Return every line of the material exactly.

----

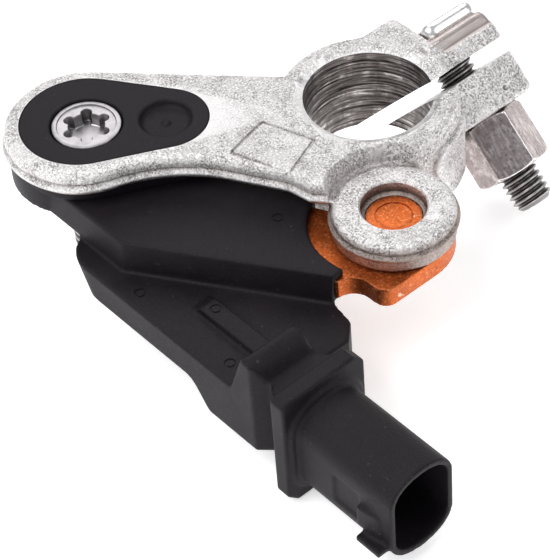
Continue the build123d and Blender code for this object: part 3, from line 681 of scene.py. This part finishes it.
def thread_graph():
    """A shank along Z from 0 to Length: Plain, then with a screw thread, and a cone at its Tip."""
    g = Graph("screw_thread")
    for name, default in BOLT_THREAD.items():
        g.socket(name, "NodeSocketFloat", default)
    g.socket("Around", "NodeSocketInt", THREAD_SIDES)
    g.socket("Rows", "NodeSocketInt", 300)
    g.socket("Finish", "NodeSocketMaterial")
    value = {n: g.source.outputs[n] for n in g.keys}
    sources = {
        "Vertices": value["Around"],
        "Side Segments": value["Rows"],
        "Radius": value["Radius"],
        "Depth": value["Length"],
    }
    shank = g.add("GeometryNodeMeshCylinder", sources, fill_type="NGON")
    at = g.add("ShaderNodeSeparateXYZ", {0: g.add("GeometryNodeInputPosition").outputs[0]}).outputs
    x, y = at[0], at[1]
    height = g.maths("ADD", at[2], g.maths("MULTIPLY", value["Length"], 0.5))
    turn = g.maths("DIVIDE", g.maths("ARCTAN2", y, x), 2 * pi)
    phase = g.maths("FRACT", g.maths("SUBTRACT", g.maths("DIVIDE", height, value["Pitch"]), turn))
    # Flank: 0 at the crest's flat, 1 at the root's flat
    off_crest = g.maths("ABSOLUTE", g.maths("SUBTRACT", phase, 0.5))
    flank = g.span(off_crest, 0.07, 0.42, 0.0, 1.0, interpolation_type="SMOOTHSTEP")
    start = g.span(g.maths("SUBTRACT", height, value["Plain"]), -0.4, 0.4, 0.0, 1.0)
    sunk = g.maths("MULTIPLY", g.maths("MULTIPLY", flank, value["Depth"]), start)
    radius = g.maths("SUBTRACT", value["Radius"], sunk)
    left = g.maths("SUBTRACT", value["Length"], height)
    cone = g.maths("MAXIMUM", g.maths("SUBTRACT", value["Tip"], left), 0.0)
    limit = g.maths("SUBTRACT", value["Radius"], cone)
    share = g.maths("DIVIDE", g.maths("MINIMUM", radius, limit), value["Radius"])
    moved = g.add(
        "ShaderNodeCombineXYZ",
        {0: g.maths("MULTIPLY", x, share), 1: g.maths("MULTIPLY", y, share), 2: height},
    )
    placed = g.add("GeometryNodeSetPosition", {"Geometry": shank.outputs["Mesh"], "Position": moved.outputs[0]})
    whole = g.add("GeometryNodeRealizeInstances", {0: placed.outputs[0]})
    dressed = g.add("GeometryNodeSetMaterial", {"Geometry": whole.outputs[0], "Material": value["Finish"]})
    g.put(g.sink.inputs[0], dressed.outputs[0])
    return g


def threaded_shank(name, thread, place):
    rows = int(thread["Length"] / thread["Pitch"] * THREAD_ROWS)
    obj = once(thread_graph).run(name, **thread, Around=THREAD_SIDES, Rows=rows, Finish=once(thread_steel))
    obj.data.transform(place)
    return obj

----

◆ IN RESPONSE:
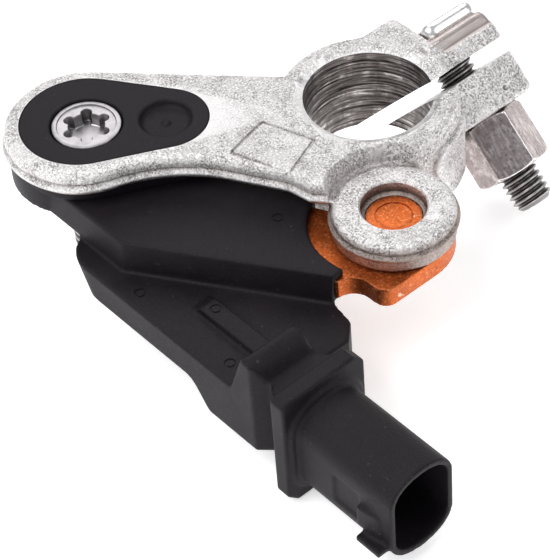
Continue the build123d and Blender code for this object: part 3, from line 681 of scene.py. This part finishes it.
def thread_graph():
    """A shank along Z from 0 to Length: Plain, then with a screw thread, and a cone at its Tip."""
    g = Graph("screw_thread")
    for name, default in BOLT_THREAD.items():
        g.socket(name, "NodeSocketFloat", default)
    g.socket("Around", "NodeSocketInt", THREAD_SIDES)
    g.socket("Rows", "NodeSocketInt", 300)
    g.socket("Finish", "NodeSocketMaterial")
    value = {n: g.source.outputs[n] for n in g.keys}
    sources = {
        "Vertices": value["Around"],
        "Side Segments": value["Rows"],
        "Radius": value["Radius"],
        "Depth": value["Length"],
    }
    shank = g.add("GeometryNodeMeshCylinder", sources, fill_type="NGON")
    at = g.add("ShaderNodeSeparateXYZ", {0: g.add("GeometryNodeInputPosition").outputs[0]}).outputs
    x, y = at[0], at[1]
    height = g.maths("ADD", at[2], g.maths("MULTIPLY", value["Length"], 0.5))
    turn = g.maths("DIVIDE", g.maths("ARCTAN2", y, x), 2 * pi)
    phase = g.maths("FRACT", g.maths("SUBTRACT", g.maths("DIVIDE", height, value["Pitch"]), turn))
    # Flank: 0 at the crest's flat, 1 at the root's flat
    off_crest = g.maths("ABSOLUTE", g.maths("SUBTRACT", phase, 0.5))
    flank = g.span(off_crest, 0.07, 0.42, 0.0, 1.0, interpolation_type="SMOOTHSTEP")
    start = g.span(g.maths("SUBTRACT", height, value["Plain"]), -0.4, 0.4, 0.0, 1.0)
    sunk = g.maths("MULTIPLY", g.maths("MULTIPLY", flank, value["Depth"]), start)
    radius = g.maths("SUBTRACT", value["Radius"], sunk)
    left = g.maths("SUBTRACT", value["Length"], height)
    cone = g.maths("MAXIMUM", g.maths("SUBTRACT", value["Tip"], left), 0.0)
    limit = g.maths("SUBTRACT", value["Radius"], cone)
    share = g.maths("DIVIDE", g.maths("MINIMUM", radius, limit), value["Radius"])
    moved = g.add(
        "ShaderNodeCombineXYZ",
        {0: g.maths("MULTIPLY", x, share), 1: g.maths("MULTIPLY", y, share), 2: height},
    )
    placed = g.add("GeometryNodeSetPosition", {"Geometry": shank.outputs["Mesh"], "Position": moved.outputs[0]})
    whole = g.add("GeometryNodeRealizeInstances", {0: placed.outputs[0]})
    dressed = g.add("GeometryNodeSetMaterial", {"Geometry": whole.outputs[0], "Material": value["Finish"]})
    g.put(g.sink.inputs[0], dressed.outputs[0])
    return g


def threaded_shank(name, thread, place):
    rows = int(thread["Length"] / thread["Pitch"] * THREAD_ROWS)
    obj = once(thread_graph).run(name, **thread, Around=THREAD_SIDES, Rows=rows, Finish=once(thread_steel))
    obj.data.transform(place)
    return obj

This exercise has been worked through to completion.